Is there any such kind of web site available?
Typically sites discourage this. What this really does is shift the bandwidth cost to the hosting site. There have been cases where sites with pictures have analyzed the referrer to determine if images are linked to from other sites, then servering an image with text claiming the image is being 'stolen'.
The point of that, is the idea isn't very well liked.
However, some sites like w3c, allow you to link to their certification images. It all depends on what you are linking to.
It is hard to think of a business doing this, as there doesn't seem to be a revenue aspect.
Even if some were charged fees, there's a lot of work involved in checking/verifying who has paid, via referrer texts. Maybe you have a new business plan.
Update:
Oh, I have a friend who always sends me emails with links to flickr. Maybe their license lets you link to images on their site. Something for you to check out.
Update:
This text, "photo hosting sites", makes for an interesting, relevant google search.
Thanks for Chris explanation. I could accept it as a answer. However, I raised this question because I really don't like to "steal" images. I can see it is hard to charge fees, but there are some many open resources available on the web. Actually, I found one Open Clip Art Library, which allow people to contribute and share images. I found many good pictures there and downloaded. I may contribute some when I create images for my blog so I'll let people to use my.
Flickre is an open social place for people store and sharing pictures. As long as pictures are shared there, specially by people, I think you can use and link images there. Still you have to do the work: creating and uploading. Actually, I tried another open social site called as DropBox. I can create a public folder there and add my pictures for sharing. All those sites have one common problem: personal account and may not be available if inactive for certain period of time (90 days for DropBox?).

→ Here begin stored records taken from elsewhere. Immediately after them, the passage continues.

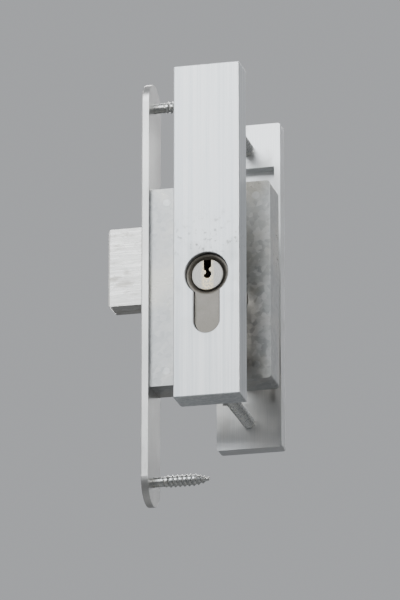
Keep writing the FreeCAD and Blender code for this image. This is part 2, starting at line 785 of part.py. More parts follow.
def make_turn_shaft():
    """Turn shaft: grooved inner end, flange outside the cylinder, flatted spindle for the knob."""
    flange = s.half_in + s.close
    flange_end = flange + 1.9
    body = turned("turn_shaft", (
        *tail_end(flange), (s.collar_round, flange), (s.collar_round, flange_end),
        (s.spindle_round, flange_end), (s.spindle_round, SPINDLE_END), (0.0, SPINDLE_END),
    ), PLUG_X, 0.0, PLUG_Z, INWARD)
    coupler_hole(body, s.tail_gap, SHAFT_HOLE)
    pocket(body, "XY_Plane", flange_end, SPINDLE_END, box(
        -s.spindle_round, s.spindle_round, s.spindle_round - 0.5, s.spindle_round + 1.0,
    ))
    return node(body)


def make_knob():
    """Oval knob with waisted sides, bored for the spindle and cross drilled for its grub screw."""
    body = new_body("thumbturn_knob")
    back = s.half_in + s.close + 2.1
    radius = s.turn_wide / 2
    reach = s.turn_tall / 2 - radius
    pad(body, "XZ_Plane", back, TURN_END, slot(
        PLUG_X, PLUG_X, PLUG_Z - reach, PLUG_Z + reach, radius,
    ))
    scoop = s.turn_deep * 0.62
    middle = (back + TURN_END) / 2 + 1.0
    for side in (-1, 1):
        centre = PLUG_X + (radius + scoop - 1.3) * side
        pocket(body, "XY_Plane", PLUG_Z - s.turn_tall, PLUG_Z + s.turn_tall, circle(centre, middle, scoop))
    pocket(body, "XZ_Plane", back, SPINDLE_END + 0.5, circle(PLUG_X, PLUG_Z, s.spindle_round + s.turning))
    grub = s.screw_shank + s.turning
    pocket(body, "XY_Plane", PLUG_Z - s.turn_tall / 2, PLUG_Z, circle(PLUG_X, GRUB_Y, grub))
    front = edges_where(body, lambda edge, spots: on(spots, "y", TURN_END))
    dress(body, "Fillet", front, s.knob_round)
    rear = edges_where(body, lambda edge, spots: on(spots, "y", back) and not round_edge(
        edge, s.spindle_round + s.turning))
    dress(body, "Fillet", rear, s.edge_round)
    return node(body)


def make_grub_screw():
    long = s.spindle_round
    body = turned("thumbturn_grub_screw", (
        (0.0, 0.0), (s.screw_shank - 0.3, 0.0), (s.screw_shank, 0.3), (s.screw_shank, long), (0.0, long),
    ), PLUG_X, GRUB_Y, PLUG_Z - s.spindle_round + 0.4, Rotation(Vector(1, 0, 0), 180))
    pocket(body, "XY_Plane", long - 1.6, long, hexagon(s.screw_shank * 0.55))
    return node(body)


# ---------------------------------------------------------------- mortise case
def make_case_tray():
    """Pressed steel tray: floor on the outside and four walls, the front one behind the forend."""
    body = new_body("case_tray")
    wall = s.case_wall
    pad(body, "XZ_Plane", -CASE_SIDE, ROOM, box(0.0, CASE_BACK, -CASE_TOP, CASE_TOP))
    pocket(body, "XZ_Plane", -ROOM, ROOM, box(wall, CASE_BACK - wall, wall - CASE_TOP, CASE_TOP - wall))
    pocket(body, "XZ_Plane", -CASE_SIDE, -ROOM, euro_profile(s.slip))
    spigot = s.rivet_shank + s.turning
    small = s.screw_shank + s.turning
    pocket(body, "XZ_Plane", -CASE_SIDE, -ROOM, several(
        *(circle(x, z, spigot) for x, z in CASE_POSTS), circle(GUIDE_X, GUIDE_Z, small),
    ))
    front_holes(body, 0.0, wall)
    corner = edges_where(body, lambda edge, spots: on(spots, "x", CASE_BACK) and (
        on(spots, "z", CASE_TOP) or on(spots, "z", -CASE_TOP)))
    dress(body, "Fillet", corner, s.case_wall)
    return node(body)


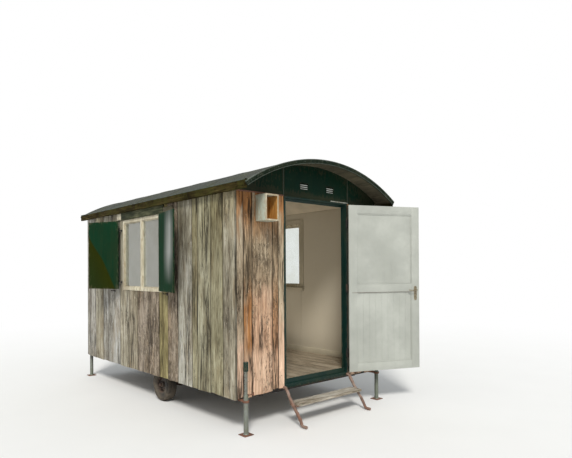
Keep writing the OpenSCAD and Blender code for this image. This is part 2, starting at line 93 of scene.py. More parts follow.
class Nodes:
    """A node tree with short ways to add nodes and sums to it."""

    def __init__(self, tree):
        self.tree = tree

    def node(self, kind, ins=(), **props):
        n = self.tree.nodes.new(kind)
        for k, v in props.items():
            setattr(n, k, v)
        for k, v in dict(ins).items():
            self.put(n.inputs[k], v)
        return n

    def put(self, socket, v):
        if isinstance(v, bpy.types.NodeSocket):
            self.tree.links.new(v, socket)
        elif isinstance(v, (tuple, list)) and len(v) == 3 and len(socket.default_value) == 4:
            socket.default_value = (*v, 1)
        else:
            socket.default_value = v

    def math(self, op, a, b=0.0):
        return self.node("ShaderNodeMath", {0: a, 1: b}, operation=op).outputs[0]

    def add(self, a, b):
        return self.math("ADD", a, b)

    def sub(self, a, b):
        return self.math("SUBTRACT", a, b)

    def mul(self, a, b):
        return self.math("MULTIPLY", a, b)

    def most(self, a, b):
        return self.math("MAXIMUM", a, b)

    def total(self, *parts):
        """Adds values, each times its own weight."""
        out = self.mul(*parts[0])
        for part in parts[1:]:
            out = self.add(out, self.mul(*part))
        return out


class Shader(Nodes):
    """A principled material with short ways to add its textures."""

    def __init__(self, name, rough=0.6, spec=0.5):
        self.mat = bpy.data.materials.new(name)
        self.mat.use_nodes = True
        super().__init__(self.mat.node_tree)
        self.bsdf = self.tree.nodes["Principled BSDF"]
        self.bsdf.inputs["Roughness"].default_value = rough
        self.bsdf.inputs["Specular IOR Level"].default_value = spec
        self.pos = self.node("ShaderNodeTexCoord").outputs["Object"]

    def vec(self, op, a, b):
        return self.node("ShaderNodeVectorMath", {0: a, 1: b}, operation=op).outputs[0]

    def stretch(self, s, v=None):
        return self.vec("MULTIPLY", v or self.pos, s)

    def axis(self, i, v=None):
        return self.node("ShaderNodeSeparateXYZ", {0: v or self.pos}).outputs[i]

    def noise(self, scale, v=None, detail=3.0, rough=0.5, twist=0.0):
        ins = {"Vector": v or self.pos, "Scale": scale, "Detail": detail, "Roughness": rough}
        return self.node("ShaderNodeTexNoise", {**ins, "Distortion": twist}).outputs["Fac"]

    def ramp(self, fac, stops, interp="LINEAR"):
        n = self.node("ShaderNodeValToRGB", {0: fac})
        n.color_ramp.interpolation = interp
        els = n.color_ramp.elements
        while len(els) < len(stops):
            els.new(0.5)
        for e, (at, c) in zip(els, stops):
            e.position = at
            e.color = (c, c, c, 1) if isinstance(c, (int, float)) else (*c, 1)
        return n.outputs[0]

    def rise(self, fac, start, end, top=1.0, low=0.0):
        """Climbs from low to top between start and end."""
        return self.ramp(fac, [(start, low), (end, top)])

    def mix(self, fac, a, b, blend="MIX"):
        n = self.node("ShaderNodeMix", {0: fac, 6: a, 7: b}, data_type="RGBA", blend_type=blend)
        return n.outputs[2]

    def wash(self, fac, c, tint):
        """Tints a colour where fac is high."""
        return self.mix(fac, c, self.mix(1.0, c, tint, "MULTIPLY"))

    def attr(self, name):
        return self.node("ShaderNodeAttribute", attribute_name=name).outputs["Vector"]

    def finish(self, color, gloss, rough, height, strength, distance=0.002):
        """Sets the colour, a roughness that goes from rough[0] to rough[1] with gloss, and the bumps."""
        self.put(self.bsdf.inputs["Base Color"], color)
        if rough:
            self.put(self.bsdf.inputs["Roughness"], self.add(self.mul(gloss, rough[1] - rough[0]), rough[0]))
        n = self.node("ShaderNodeBump", {"Height": height, "Strength": strength, "Distance": distance})
        self.put(self.bsdf.inputs["Normal"], n.outputs[0])
        return self.mat


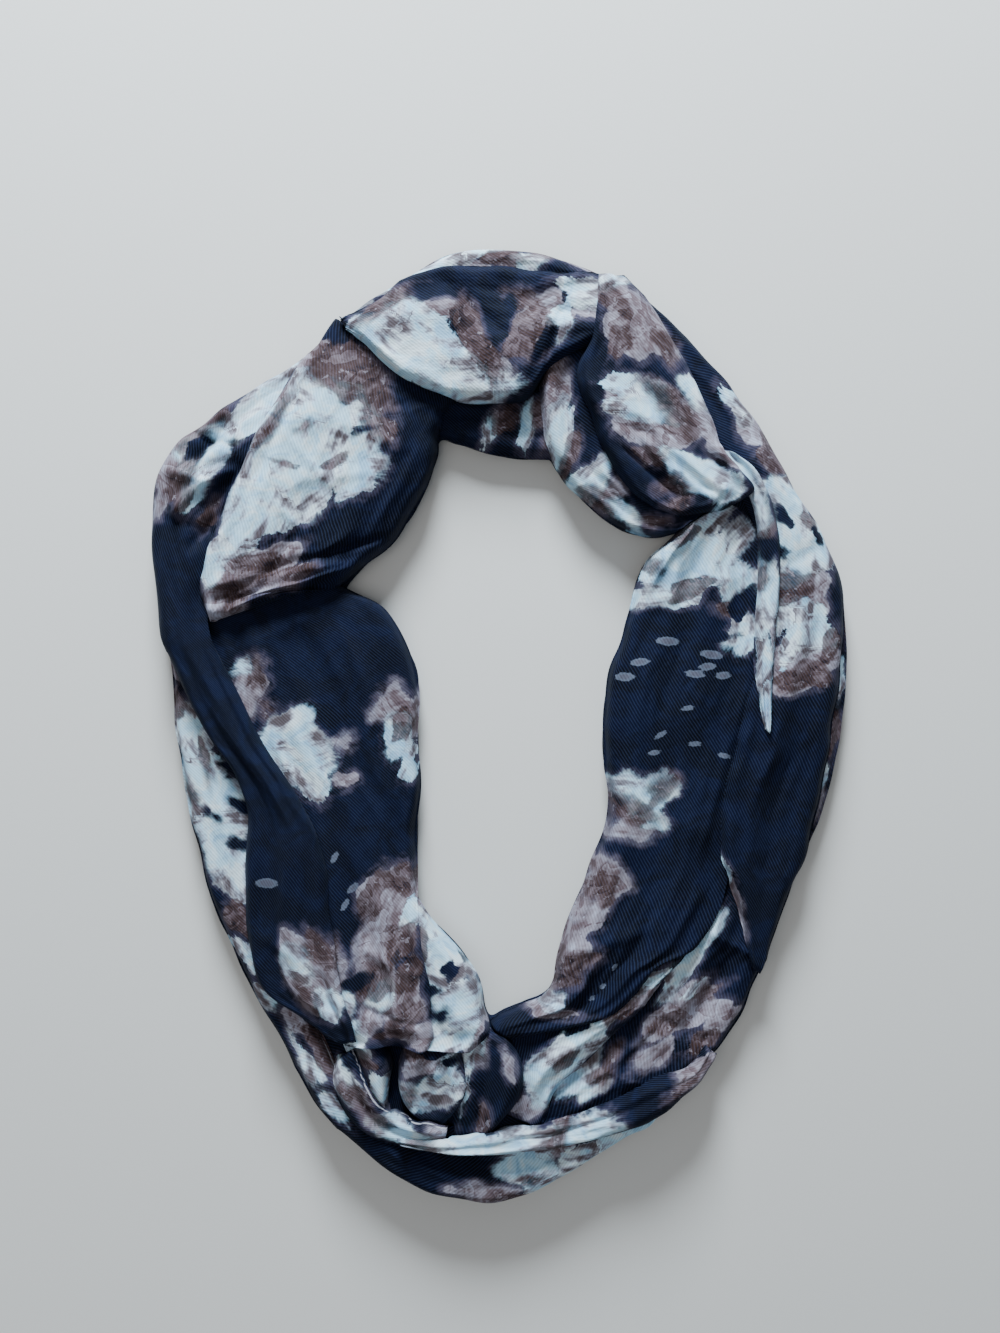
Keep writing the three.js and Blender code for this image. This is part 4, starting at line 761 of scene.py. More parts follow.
    "top_flap": [
        ["mauve", -62, 268, 30, 16, 10], ["pale", -57, 254, 35, 26, -26], ["pale", -32, 234, 28, 16, -10],
        ["pale", -22, 224, 30, 9, 6], ["brown", -19, 262, 24, 9, -70], ["brown", -9, 243, 16, 8, -70],
        ["brown", -76, 281, 26, 6, 32], ["pale", -99, 263, 15, 7, 30], ["navy", -48, 290, 16, 7, 10],
        ["mauve", -2, 230, 12, 8, 70], ["mauve", 30, 276, 20, 15, 20], ["brown", 20, 262, 20, 15, 60],
        ["brown", 15, 284, 13, 8, 0], ["navy", 2, 272, 20, 8, 70], ["navy", 30, 256, 12, 5, 60],
        ["pale", 58, 288, 22, 11, -14], ["pale", 40, 270, 12, 8, 70], ["mauve", 62, 276, 14, 6, -10],
    ],
    "upper_right_big_fold": [
        ["mauve", 92, 266, 30, 19, -50], ["brown", 76, 281, 14, 9, -40], ["brown", 110, 252, 15, 7, -60],
        ["brown", 80, 254, 12, 7, 70], ["mauve", 102, 206, 35, 21, -20], ["pale", 94, 213, 23, 14, -20],
        ["pale", 80, 226, 12, 8, 0], ["brown", 108, 218, 14, 7, -30], ["brown", 119, 200, 13, 11, -60],
        ["pale", 129, 222, 13, 7, -60], ["brown", 100, 178, 14, 7, -30], ["pale", 132, 166, 28, 12, -22],
        ["mauve", 149, 185, 15, 10, -50], ["brown", 113, 160, 11, 7, 0], ["pale", 150, 155, 14, 9, 60],
        ["brown", 121, 148, 9, 5, 20], ["pale", 70, 294, 14, 6, 10],
    ],
}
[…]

That's why I asked this question here in StackOverFlow. I hope some people may know some hosts available or any other alternative options available. Maybe it is just like Chris said, "the idea isn't very well liked".
Actually, I realize that Open Clip Art Library I mentioned in my previous email does provide image hosting-like service. If you click on any one's picture download link, it will open a new tab or window to display the graphic. The display has its URL. I have created a new user name and submitted my picture. It works well. I can include the graphics in my test web page. Not sure how long the URL will be there. It looks like permanent one.
Try searching Creative Commons licensed works. People will often upload and share photos on such places as Flickr under a Creative Commons license which allows you to remix, reference or use on your own projects, blogs or site.
There are different types of licenses under the CC with some asking you to not use their works if you're going to be making money from it or if you're engaging in commercial activity.
You just have to nod back to the original author when using items under CC and if you link back to them, that's just good karma.